Октябрьский манифест и последовавшая за ним политическая амнистия во многом способствовали прекращению забастовок и иных форм радикальных беспорядков в городах. В то же время он вызвал более жестокие бесчинства со стороны правых элементов, расправлявшихся с теми, кто, по их мнению, заставил царя признать нечто столь противоречащее русскому духу, как конституция. Поднялась и волна крестьянских беспорядков. Было бы нелепо искать в этом разгуле насилия, разбушевавшемся на целых два года, какую-либо логику. Это были всплески копившейся обиды, выпущенной на волю крушением власти, — без смысла и даже вопреки здравому смыслу, без какой бы то ни было программы, типичный пример русского бунта, который так хотел предотвратить Витте.
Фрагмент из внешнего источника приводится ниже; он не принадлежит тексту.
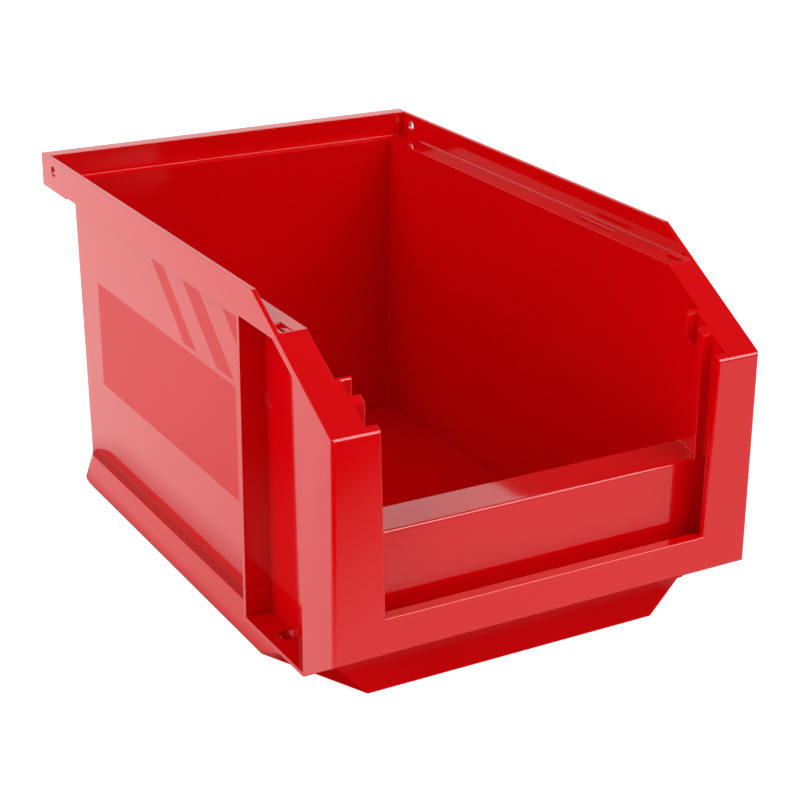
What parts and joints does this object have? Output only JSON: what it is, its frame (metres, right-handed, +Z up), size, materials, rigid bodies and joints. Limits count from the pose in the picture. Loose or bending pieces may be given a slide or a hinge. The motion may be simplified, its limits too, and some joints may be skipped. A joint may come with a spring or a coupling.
{
  "type": "stackable storage bin",
  "caption": "Open-front stackable storage bin moulded in glossy red plastic, with a stacking rim, side grip pockets and a front label panel.",
  "frame": {"origin": "under the middle of the bin, on the surface that the foot rails stand on", "axes": "+X to the bin's right, +Y from the open front to the rear rim, +Z up"},
  "size_m": [0.15, 0.23, 0.125],
  "materials": {
    "red_plastic": "gloss moulded, with satin patches"
  },
  "bodies": {
    "root": {"floor_panel": "red_plastic", "left_wall": "red_plastic", "right_wall": "red_plastic", "rear_wall": "red_plastic", "front_wall": "red_plastic", "front_lip": "red_plastic", "label_panel": "red_plastic", "label_slot_floor": "red_plastic", "front_bar": "red_plastic", "left_front_post": "red_plastic", "right_front_post": "red_plastic", "left_side_plate": "red_plastic", "right_side_plate": "red_plastic", "left_slope_cap": "red_plastic", "right_slope_cap": "red_plastic", "left_guide_rib": "red_plastic", "right_guide_rib": "red_plastic", "left_stop_tab": "red_plastic", "right_stop_tab": "red_plastic", "left_rim": "red_plastic", "right_rim": "red_plastic", "left_ledge": "red_plastic", "right_ledge": "red_plastic", "rear_rim": "red_plastic", "rear_ledge": "red_plastic", "left_fin": "red_plastic", "right_fin": "red_plastic", "left_pocket_floor": "red_plastic", "right_pocket_floor": "red_plastic", "left_foot_rail": "red_plastic", "right_foot_rail": "red_plastic", "left_foot_corner": "red_plastic", "right_foot_corner": "red_plastic", "front_foot": "red_plastic"}
  },
  "joints": []
}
На следующий день после объявления высочайшего манифеста по всей стране вспыхнули еврейские погромы, переметнувшиеся и на студентов, на интеллигенцию. Черту оседлости и города вроде Москвы, где многие евреи жили на временных основаниях, охватили такая паника и ужас, которых не испытывали со средних веков. Евреев избивали и убивали, их имущество грабили и жгли. Одесса, которой принадлежит пальма первенства в насилии, была свидетелем самого жестокого погрома, в котором погибло около 500 евреев. Убийство же 30–40 евреев было «нормой» для небольших городов134.